> PROBLEM DESCRIPTION:
Copy exactly the lines from the start of the data below through the one that carries "const FOOT_FULLNESS = 2.22;", and only those.

===== SOURCE RECORDS =====

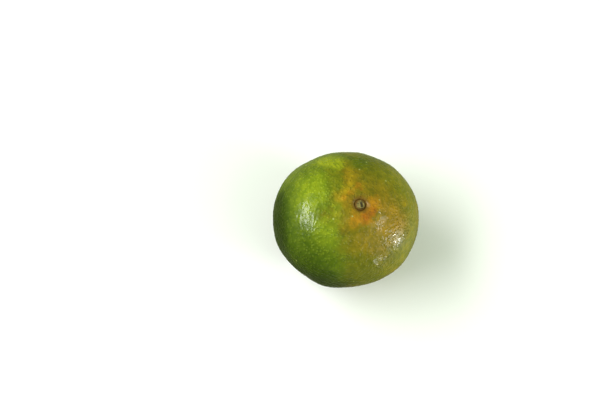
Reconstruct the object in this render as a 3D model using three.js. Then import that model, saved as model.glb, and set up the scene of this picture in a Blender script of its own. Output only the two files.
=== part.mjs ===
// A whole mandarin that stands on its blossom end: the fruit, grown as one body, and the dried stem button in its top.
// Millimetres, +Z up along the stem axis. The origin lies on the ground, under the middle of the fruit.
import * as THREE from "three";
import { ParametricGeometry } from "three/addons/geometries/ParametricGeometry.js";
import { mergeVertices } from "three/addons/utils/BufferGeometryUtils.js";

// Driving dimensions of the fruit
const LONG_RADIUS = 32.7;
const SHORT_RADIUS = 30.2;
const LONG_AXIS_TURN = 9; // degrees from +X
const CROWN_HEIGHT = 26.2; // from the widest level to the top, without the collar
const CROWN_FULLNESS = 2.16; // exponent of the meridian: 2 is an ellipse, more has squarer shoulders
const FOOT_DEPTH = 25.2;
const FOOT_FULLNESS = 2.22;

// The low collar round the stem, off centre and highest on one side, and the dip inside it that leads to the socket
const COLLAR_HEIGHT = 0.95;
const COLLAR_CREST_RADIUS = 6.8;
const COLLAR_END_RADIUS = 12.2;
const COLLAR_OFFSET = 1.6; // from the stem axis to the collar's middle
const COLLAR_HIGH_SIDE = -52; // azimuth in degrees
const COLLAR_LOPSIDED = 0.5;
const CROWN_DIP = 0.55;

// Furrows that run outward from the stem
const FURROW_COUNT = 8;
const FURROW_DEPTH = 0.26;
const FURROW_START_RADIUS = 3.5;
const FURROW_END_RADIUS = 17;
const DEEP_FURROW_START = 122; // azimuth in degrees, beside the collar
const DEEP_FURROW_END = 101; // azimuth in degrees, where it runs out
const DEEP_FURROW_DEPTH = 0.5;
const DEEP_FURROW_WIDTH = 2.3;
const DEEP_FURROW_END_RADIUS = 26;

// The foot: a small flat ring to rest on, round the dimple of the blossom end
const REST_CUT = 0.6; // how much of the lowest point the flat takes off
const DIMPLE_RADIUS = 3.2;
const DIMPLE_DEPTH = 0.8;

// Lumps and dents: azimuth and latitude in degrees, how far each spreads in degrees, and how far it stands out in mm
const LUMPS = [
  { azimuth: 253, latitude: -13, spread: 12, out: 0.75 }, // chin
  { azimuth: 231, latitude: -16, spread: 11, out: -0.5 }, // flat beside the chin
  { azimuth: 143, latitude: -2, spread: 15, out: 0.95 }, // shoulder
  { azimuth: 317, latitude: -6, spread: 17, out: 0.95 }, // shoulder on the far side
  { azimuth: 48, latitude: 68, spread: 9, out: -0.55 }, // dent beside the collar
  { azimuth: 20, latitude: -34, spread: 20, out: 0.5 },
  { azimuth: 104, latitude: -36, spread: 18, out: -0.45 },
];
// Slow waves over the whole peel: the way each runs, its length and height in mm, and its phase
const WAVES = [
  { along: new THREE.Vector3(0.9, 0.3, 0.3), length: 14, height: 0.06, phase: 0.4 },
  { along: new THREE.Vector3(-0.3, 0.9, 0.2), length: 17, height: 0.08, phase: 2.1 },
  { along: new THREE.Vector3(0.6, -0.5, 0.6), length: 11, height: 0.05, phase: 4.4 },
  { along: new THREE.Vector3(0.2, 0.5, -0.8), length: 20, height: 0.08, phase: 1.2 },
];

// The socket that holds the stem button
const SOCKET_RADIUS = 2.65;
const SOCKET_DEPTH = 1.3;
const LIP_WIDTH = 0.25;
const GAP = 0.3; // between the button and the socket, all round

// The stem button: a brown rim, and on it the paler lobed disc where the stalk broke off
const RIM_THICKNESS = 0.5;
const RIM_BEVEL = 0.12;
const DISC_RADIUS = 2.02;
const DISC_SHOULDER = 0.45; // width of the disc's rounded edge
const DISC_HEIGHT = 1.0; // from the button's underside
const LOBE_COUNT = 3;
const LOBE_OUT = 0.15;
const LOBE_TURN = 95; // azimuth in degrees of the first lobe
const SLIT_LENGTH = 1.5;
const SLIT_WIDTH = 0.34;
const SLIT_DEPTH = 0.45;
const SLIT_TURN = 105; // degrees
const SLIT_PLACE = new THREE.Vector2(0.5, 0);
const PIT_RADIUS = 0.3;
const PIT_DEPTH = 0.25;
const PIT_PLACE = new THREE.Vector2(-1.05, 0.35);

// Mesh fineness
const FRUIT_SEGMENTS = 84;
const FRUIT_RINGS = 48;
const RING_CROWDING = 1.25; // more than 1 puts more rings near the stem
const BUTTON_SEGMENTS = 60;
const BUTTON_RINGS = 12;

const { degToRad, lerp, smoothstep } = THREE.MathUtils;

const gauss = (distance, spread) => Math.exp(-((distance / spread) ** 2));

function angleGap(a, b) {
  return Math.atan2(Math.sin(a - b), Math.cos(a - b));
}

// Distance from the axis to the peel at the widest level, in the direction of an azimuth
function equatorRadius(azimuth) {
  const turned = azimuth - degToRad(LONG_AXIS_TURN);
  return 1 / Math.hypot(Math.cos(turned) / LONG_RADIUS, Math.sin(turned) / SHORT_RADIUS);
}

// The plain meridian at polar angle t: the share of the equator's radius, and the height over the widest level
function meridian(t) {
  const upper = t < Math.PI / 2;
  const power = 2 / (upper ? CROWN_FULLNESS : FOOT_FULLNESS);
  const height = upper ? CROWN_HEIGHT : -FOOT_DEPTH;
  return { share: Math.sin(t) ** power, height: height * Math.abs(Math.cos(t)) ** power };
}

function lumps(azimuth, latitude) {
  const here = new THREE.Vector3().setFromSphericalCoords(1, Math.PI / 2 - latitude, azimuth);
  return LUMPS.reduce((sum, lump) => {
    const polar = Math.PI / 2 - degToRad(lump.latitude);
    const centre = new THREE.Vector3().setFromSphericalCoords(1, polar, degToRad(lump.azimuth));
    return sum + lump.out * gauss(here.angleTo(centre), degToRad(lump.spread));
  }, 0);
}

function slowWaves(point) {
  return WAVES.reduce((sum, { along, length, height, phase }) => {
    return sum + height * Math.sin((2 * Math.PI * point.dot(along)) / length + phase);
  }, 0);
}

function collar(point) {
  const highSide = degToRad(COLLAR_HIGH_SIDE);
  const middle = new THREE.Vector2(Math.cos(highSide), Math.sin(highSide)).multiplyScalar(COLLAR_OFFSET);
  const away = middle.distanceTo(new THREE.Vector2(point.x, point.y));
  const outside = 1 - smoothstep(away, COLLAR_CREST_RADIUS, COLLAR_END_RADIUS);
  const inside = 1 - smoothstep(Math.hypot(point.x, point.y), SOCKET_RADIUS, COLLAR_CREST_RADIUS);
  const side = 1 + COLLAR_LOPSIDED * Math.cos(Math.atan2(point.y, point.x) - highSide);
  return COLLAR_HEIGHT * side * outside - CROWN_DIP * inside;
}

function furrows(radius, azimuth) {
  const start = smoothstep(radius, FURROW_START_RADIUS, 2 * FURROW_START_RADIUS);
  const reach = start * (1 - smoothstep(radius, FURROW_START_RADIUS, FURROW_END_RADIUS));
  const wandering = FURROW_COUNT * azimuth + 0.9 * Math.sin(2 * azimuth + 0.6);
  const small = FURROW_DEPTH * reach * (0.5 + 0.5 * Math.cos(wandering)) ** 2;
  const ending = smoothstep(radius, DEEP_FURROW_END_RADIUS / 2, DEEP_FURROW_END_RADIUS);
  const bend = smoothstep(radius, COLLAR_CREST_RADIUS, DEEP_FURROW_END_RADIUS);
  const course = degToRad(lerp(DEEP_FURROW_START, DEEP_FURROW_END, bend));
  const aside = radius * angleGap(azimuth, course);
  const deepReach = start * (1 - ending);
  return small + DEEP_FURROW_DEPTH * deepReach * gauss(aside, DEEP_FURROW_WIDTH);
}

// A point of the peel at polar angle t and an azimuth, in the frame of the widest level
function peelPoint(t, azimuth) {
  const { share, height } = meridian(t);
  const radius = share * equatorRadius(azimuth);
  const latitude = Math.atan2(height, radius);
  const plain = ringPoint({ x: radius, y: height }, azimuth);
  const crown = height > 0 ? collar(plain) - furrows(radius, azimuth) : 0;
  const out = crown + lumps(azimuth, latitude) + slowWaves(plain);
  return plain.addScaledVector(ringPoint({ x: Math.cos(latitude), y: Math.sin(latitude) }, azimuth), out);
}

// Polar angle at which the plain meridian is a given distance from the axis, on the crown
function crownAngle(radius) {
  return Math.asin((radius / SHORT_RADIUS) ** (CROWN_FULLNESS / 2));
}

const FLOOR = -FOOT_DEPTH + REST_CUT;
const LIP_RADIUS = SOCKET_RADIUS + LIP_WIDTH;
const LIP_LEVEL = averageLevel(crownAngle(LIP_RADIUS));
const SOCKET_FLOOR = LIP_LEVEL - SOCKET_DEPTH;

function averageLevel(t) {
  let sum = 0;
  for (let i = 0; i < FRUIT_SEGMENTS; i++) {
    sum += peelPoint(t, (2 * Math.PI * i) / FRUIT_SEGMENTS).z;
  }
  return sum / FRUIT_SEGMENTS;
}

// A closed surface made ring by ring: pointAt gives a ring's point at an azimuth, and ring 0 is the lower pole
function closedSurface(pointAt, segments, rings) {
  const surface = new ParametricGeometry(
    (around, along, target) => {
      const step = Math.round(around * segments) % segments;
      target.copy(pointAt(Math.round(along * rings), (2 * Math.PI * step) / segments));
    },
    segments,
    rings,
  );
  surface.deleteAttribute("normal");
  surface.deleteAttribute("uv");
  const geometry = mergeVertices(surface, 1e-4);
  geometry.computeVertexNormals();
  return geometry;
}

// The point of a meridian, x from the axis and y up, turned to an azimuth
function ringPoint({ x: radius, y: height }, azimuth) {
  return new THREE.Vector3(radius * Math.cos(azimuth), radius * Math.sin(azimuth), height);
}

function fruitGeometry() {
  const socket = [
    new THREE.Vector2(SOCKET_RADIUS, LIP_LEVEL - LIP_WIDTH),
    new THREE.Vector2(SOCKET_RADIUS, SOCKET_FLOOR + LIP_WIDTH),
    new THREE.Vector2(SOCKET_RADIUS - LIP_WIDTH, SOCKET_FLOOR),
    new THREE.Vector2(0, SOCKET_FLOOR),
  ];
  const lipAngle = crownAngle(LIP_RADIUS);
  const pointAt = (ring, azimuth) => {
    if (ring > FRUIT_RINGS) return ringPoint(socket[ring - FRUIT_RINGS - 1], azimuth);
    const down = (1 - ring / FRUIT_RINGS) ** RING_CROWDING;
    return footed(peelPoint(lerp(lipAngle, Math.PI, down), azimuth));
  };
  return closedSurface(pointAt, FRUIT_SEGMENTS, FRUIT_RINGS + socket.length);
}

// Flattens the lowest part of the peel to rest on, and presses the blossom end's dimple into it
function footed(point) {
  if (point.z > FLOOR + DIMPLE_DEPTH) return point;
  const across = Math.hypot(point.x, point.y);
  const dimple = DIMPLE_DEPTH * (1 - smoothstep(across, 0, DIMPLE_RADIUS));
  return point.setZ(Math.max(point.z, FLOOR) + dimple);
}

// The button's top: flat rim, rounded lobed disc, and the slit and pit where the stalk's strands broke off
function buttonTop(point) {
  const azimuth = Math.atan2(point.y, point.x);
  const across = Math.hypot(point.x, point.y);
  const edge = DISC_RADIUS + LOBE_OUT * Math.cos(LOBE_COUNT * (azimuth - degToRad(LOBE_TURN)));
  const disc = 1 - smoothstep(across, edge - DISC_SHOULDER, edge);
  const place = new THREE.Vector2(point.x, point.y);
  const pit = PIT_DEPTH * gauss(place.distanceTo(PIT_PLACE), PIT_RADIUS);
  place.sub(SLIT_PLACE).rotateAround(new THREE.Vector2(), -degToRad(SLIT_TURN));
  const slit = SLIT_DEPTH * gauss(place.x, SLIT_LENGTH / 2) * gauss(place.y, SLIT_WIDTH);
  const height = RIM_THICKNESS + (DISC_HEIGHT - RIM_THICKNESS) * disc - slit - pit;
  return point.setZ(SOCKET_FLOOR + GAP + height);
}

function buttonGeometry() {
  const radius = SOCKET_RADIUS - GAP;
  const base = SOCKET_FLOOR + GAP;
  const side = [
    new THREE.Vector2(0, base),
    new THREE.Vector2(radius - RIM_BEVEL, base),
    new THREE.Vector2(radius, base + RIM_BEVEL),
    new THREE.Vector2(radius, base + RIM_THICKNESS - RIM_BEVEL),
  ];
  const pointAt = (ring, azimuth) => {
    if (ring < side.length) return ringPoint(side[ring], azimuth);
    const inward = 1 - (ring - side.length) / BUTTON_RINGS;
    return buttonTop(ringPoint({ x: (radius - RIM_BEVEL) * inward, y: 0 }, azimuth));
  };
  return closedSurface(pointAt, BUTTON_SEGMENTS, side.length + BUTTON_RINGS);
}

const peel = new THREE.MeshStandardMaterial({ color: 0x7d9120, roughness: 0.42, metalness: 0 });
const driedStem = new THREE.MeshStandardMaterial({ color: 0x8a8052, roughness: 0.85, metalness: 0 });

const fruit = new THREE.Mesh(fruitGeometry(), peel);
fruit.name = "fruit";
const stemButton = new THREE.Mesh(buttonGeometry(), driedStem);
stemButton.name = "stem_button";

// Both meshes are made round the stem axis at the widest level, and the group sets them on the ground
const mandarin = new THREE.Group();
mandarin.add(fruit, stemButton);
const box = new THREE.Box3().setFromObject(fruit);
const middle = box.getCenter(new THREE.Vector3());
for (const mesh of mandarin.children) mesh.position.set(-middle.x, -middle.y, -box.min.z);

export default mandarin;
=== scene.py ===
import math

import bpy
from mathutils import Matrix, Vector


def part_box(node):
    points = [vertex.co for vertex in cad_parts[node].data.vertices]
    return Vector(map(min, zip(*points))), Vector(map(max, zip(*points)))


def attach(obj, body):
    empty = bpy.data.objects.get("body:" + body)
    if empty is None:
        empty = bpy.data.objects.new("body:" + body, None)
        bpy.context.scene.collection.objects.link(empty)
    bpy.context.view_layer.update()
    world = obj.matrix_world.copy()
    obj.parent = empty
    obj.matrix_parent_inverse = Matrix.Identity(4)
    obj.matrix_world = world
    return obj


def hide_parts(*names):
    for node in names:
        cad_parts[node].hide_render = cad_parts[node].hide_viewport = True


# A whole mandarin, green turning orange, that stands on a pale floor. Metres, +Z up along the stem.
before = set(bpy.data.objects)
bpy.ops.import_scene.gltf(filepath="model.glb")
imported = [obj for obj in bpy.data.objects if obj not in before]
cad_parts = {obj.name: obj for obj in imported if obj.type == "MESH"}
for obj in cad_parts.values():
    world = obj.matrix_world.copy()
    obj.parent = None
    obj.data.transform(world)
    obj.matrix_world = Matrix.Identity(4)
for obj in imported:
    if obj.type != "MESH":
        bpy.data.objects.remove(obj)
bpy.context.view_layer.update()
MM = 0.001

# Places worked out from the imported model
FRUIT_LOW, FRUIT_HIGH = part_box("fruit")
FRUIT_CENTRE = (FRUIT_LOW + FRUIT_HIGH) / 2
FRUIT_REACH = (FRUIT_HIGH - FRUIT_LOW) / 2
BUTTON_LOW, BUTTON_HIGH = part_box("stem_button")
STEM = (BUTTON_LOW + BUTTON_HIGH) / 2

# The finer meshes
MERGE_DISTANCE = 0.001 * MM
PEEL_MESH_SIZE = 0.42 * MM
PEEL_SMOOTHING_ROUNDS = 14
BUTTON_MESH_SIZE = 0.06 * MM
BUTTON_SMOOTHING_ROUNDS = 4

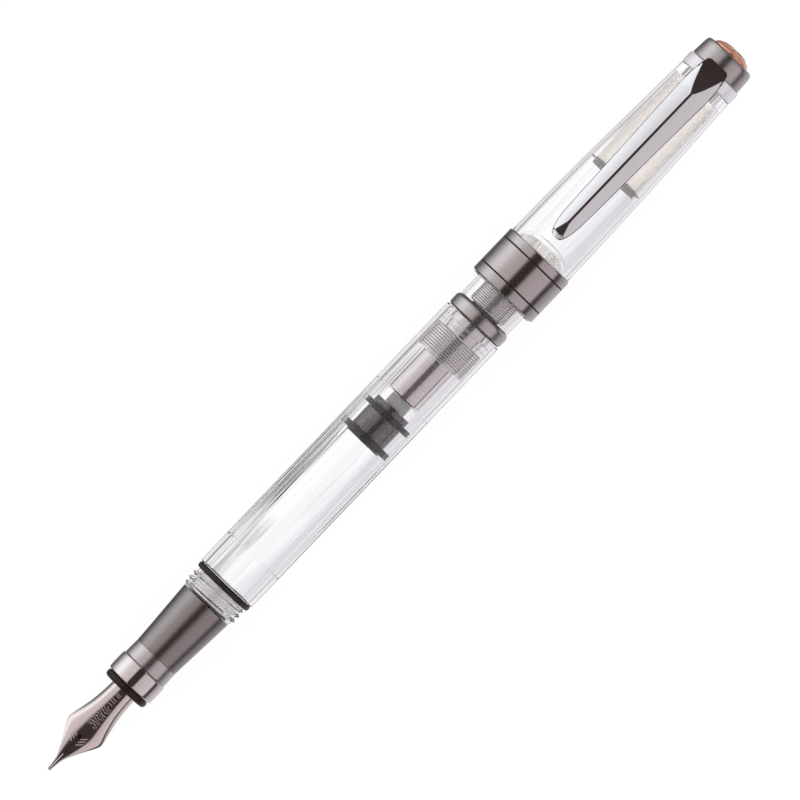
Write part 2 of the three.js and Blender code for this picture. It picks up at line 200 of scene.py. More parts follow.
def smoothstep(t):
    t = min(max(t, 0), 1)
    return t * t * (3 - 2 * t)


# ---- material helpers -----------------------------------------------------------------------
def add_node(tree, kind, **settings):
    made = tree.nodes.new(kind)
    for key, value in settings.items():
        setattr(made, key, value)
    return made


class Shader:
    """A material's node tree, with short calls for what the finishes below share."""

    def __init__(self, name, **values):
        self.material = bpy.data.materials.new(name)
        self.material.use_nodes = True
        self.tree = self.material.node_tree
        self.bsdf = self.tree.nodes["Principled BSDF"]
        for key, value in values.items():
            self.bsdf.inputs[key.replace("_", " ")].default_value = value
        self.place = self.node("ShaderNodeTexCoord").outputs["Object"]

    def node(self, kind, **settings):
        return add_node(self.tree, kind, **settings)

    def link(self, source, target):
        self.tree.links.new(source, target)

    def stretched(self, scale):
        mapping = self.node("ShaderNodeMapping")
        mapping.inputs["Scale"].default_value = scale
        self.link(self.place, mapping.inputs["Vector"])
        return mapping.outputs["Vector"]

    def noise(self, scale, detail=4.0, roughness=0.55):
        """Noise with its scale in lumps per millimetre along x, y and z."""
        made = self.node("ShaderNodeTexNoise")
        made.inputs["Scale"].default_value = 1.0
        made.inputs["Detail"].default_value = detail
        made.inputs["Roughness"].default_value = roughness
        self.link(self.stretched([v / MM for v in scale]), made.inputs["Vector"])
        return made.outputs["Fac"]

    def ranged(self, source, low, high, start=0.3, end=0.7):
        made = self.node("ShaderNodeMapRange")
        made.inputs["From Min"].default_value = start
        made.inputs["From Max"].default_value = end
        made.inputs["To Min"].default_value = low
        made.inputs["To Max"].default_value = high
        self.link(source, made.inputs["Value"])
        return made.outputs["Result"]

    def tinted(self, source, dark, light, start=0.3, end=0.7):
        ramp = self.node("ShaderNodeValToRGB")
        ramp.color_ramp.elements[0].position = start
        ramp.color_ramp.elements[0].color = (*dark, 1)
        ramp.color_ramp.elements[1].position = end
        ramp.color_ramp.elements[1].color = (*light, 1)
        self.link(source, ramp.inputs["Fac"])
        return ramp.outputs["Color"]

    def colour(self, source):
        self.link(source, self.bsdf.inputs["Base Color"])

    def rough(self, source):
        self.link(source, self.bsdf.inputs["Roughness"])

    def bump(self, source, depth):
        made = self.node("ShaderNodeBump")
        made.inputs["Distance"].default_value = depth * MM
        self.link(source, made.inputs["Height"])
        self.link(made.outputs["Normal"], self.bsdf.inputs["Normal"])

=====

> EXERCISE OUTPUT:
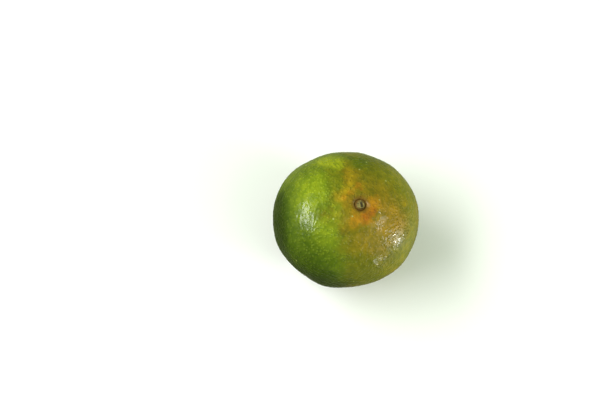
Reconstruct the object in this render as a 3D model using three.js. Then import that model, saved as model.glb, and set up the scene of this picture in a Blender script of its own. Output only the two files.
=== part.mjs ===
// A whole mandarin that stands on its blossom end: the fruit, grown as one body, and the dried stem button in its top.
// Millimetres, +Z up along the stem axis. The origin lies on the ground, under the middle of the fruit.
import * as THREE from "three";
import { ParametricGeometry } from "three/addons/geometries/ParametricGeometry.js";
import { mergeVertices } from "three/addons/utils/BufferGeometryUtils.js";

// Driving dimensions of the fruit
const LONG_RADIUS = 32.7;
const SHORT_RADIUS = 30.2;
const LONG_AXIS_TURN = 9; // degrees from +X
const CROWN_HEIGHT = 26.2; // from the widest level to the top, without the collar
const CROWN_FULLNESS = 2.16; // exponent of the meridian: 2 is an ellipse, more has squarer shoulders
const FOOT_DEPTH = 25.2;
const FOOT_FULLNESS = 2.22;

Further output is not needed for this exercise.